* Your goal:
The first line to copy is the one with "points = [vertex.co"; the last is the one with "bpy.context.scene.collection.objects.link(empty)". Copy each line in that range exactly, leaving out all others.
★ ★ ★
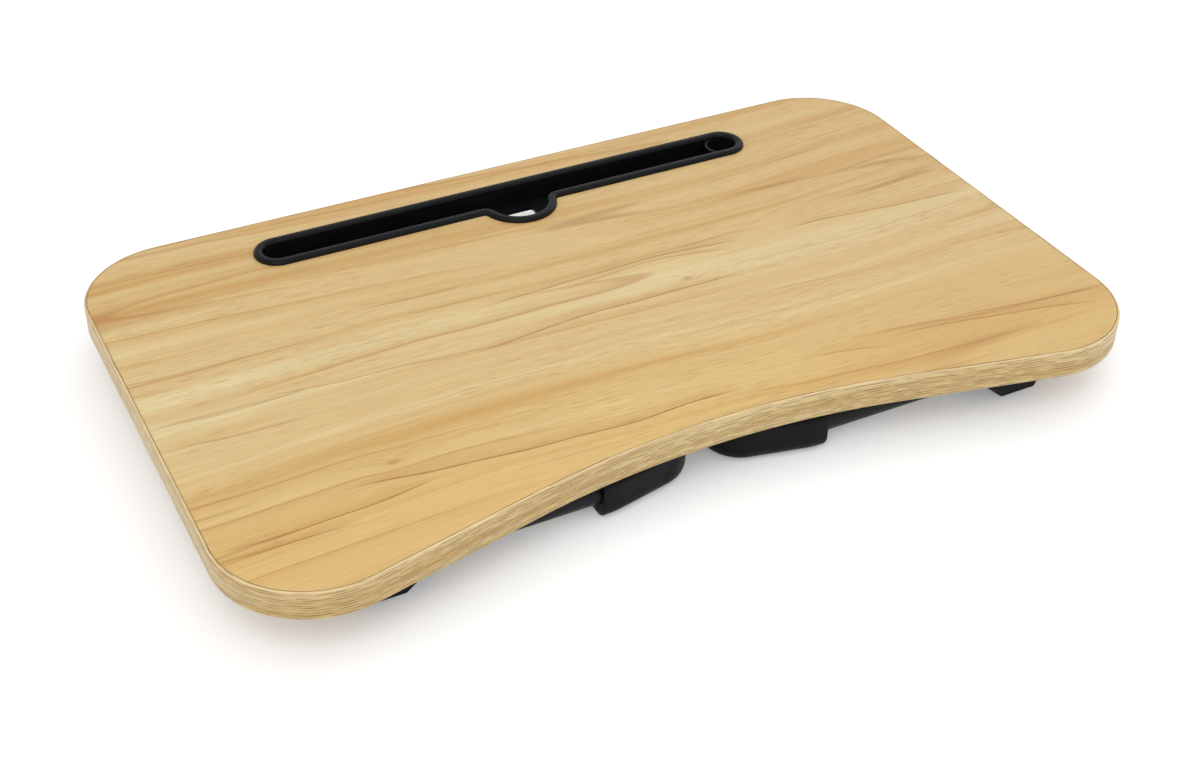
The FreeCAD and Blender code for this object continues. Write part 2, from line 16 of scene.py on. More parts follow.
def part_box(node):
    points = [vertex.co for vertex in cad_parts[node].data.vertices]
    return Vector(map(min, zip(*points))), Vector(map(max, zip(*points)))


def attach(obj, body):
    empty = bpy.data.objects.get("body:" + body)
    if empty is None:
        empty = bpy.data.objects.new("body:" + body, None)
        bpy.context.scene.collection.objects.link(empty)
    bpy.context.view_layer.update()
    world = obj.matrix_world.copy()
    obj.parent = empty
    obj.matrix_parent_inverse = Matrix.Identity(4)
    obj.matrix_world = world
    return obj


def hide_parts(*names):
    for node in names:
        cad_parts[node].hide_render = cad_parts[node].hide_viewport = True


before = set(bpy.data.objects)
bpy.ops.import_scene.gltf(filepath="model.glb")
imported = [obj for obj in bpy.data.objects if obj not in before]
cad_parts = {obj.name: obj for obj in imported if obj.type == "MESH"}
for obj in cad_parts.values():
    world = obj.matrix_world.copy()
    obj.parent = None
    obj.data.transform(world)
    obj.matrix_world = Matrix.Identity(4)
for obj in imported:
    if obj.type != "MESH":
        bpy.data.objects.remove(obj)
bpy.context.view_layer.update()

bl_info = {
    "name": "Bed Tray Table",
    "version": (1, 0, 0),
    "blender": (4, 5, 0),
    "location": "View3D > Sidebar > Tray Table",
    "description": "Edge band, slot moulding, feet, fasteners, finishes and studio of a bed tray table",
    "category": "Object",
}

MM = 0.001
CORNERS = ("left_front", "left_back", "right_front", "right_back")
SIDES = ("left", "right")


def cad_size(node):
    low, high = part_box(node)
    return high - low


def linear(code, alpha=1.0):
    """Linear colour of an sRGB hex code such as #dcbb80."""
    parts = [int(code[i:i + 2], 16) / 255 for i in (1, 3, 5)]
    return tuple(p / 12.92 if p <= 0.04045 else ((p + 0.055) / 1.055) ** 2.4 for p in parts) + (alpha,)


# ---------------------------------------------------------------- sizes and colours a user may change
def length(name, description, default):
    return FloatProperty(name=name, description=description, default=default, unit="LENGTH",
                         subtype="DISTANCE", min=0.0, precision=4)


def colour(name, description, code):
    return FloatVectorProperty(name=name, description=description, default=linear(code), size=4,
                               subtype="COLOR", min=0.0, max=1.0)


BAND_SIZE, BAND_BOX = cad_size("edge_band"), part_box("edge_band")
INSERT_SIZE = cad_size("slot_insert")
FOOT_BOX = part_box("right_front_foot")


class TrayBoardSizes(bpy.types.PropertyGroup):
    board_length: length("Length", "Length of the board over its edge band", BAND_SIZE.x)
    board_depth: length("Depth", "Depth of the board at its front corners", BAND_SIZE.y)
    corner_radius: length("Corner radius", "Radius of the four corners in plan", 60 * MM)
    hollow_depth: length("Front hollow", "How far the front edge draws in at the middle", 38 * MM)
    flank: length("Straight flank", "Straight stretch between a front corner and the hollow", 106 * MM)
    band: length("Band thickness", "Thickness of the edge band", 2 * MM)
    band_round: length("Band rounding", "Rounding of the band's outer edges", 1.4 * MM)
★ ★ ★
* Complete answer:
    points = [vertex.co for vertex in cad_parts[node].data.vertices]
    return Vector(map(min, zip(*points))), Vector(map(max, zip(*points)))


def attach(obj, body):
    empty = bpy.data.objects.get("body:" + body)
    if empty is None:
        empty = bpy.data.objects.new("body:" + body, None)
        bpy.context.scene.collection.objects.link(empty)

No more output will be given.